How Indexes Work: The Internal Mechanics

To truly master indexes, you need to understand how they work at the storage engine level. Most databases use B-tree indexes as their primary indexing structure, though specialized index types exist for specific use cases.

B-Tree Index Structure

A B-tree index is a self-balancing tree data structure that maintains sorted data and allows for efficient insertion, deletion, and search operations. In database terms, it's a separate data structure that contains pointers to the actual table rows.

Let's examine this with a realistic scenario.
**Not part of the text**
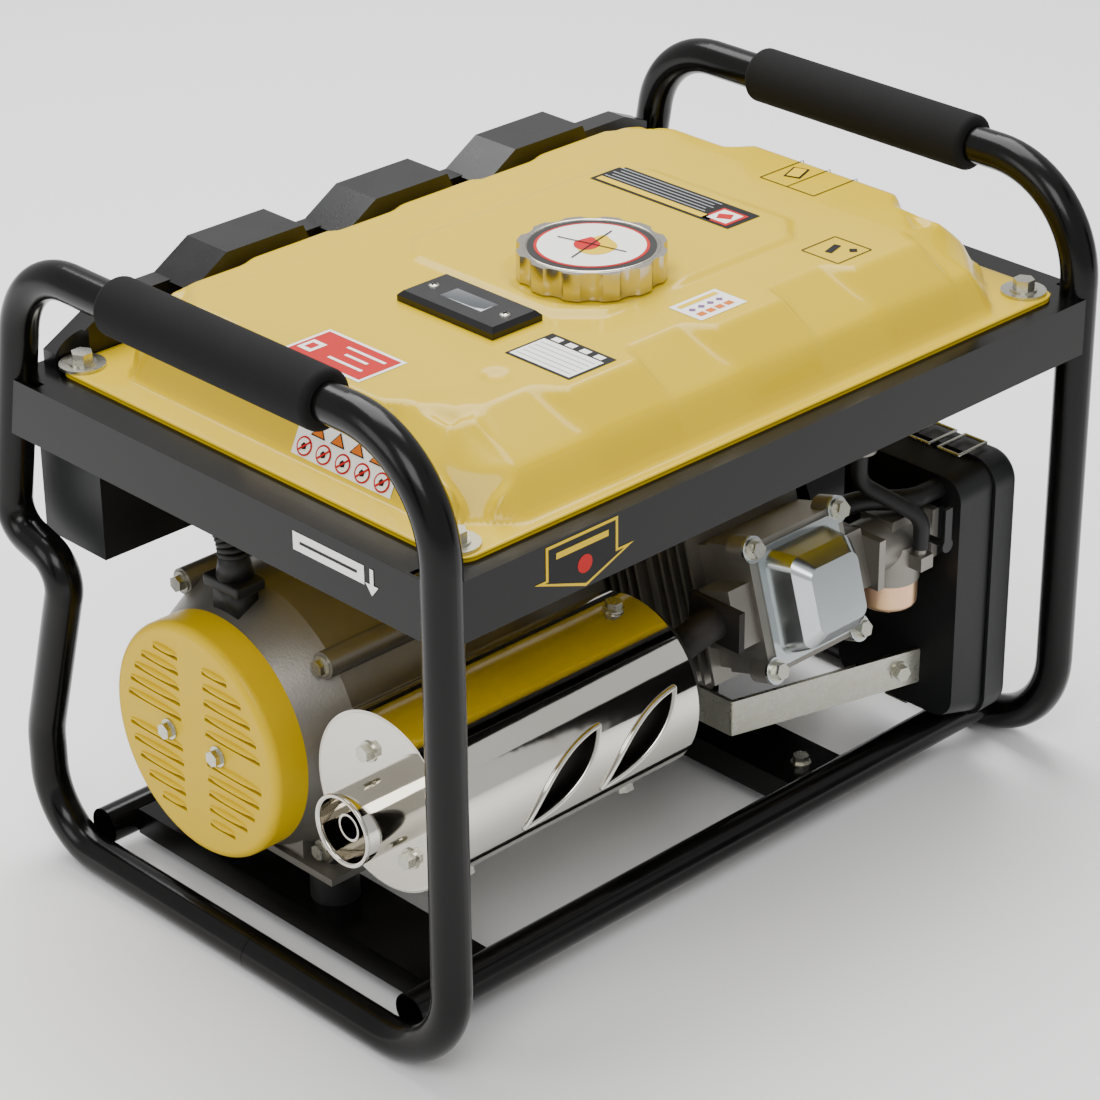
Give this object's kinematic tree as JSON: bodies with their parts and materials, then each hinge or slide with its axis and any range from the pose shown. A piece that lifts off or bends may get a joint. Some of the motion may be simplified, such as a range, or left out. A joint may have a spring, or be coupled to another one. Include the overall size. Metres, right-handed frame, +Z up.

Imagine you're working with a customer database for an e-commerce platform:

CREATE TABLE customers (
    customer_id INT PRIMARY KEY,
    email VARCHAR(255) UNIQUE,
    first_name VARCHAR(100),
    last_name VARCHAR(100),
    registration_date DATE,
    country_code CHAR(2),
    annual_spending DECIMAL(10,2)
);

When you create an index on the email column:

CREATE INDEX idx_customer_email ON customers(email);

The database creates a B-tree structure where:

Leaf pages contain the actual index key values (email addresses) sorted alphabetically, along with pointers to the corresponding table rows
Internal pages contain key ranges and pointers to child pages
Root page sits at the top, containing the highest-level key ranges

Here's the crucial insight: when you query WHERE email = 'john.doe@example.com', the database doesn't scan through millions of rows. Instead, it:

Starts at the root page and compares the search value against key ranges
Follows pointers down to the appropriate internal page
Continues this process until reaching the leaf page containing the target value
Uses the row pointer to retrieve the actual data

This process typically requires only 3-4 I/O operations even for tables with millions of rows, compared to potentially thousands of I/Os for a full table scan.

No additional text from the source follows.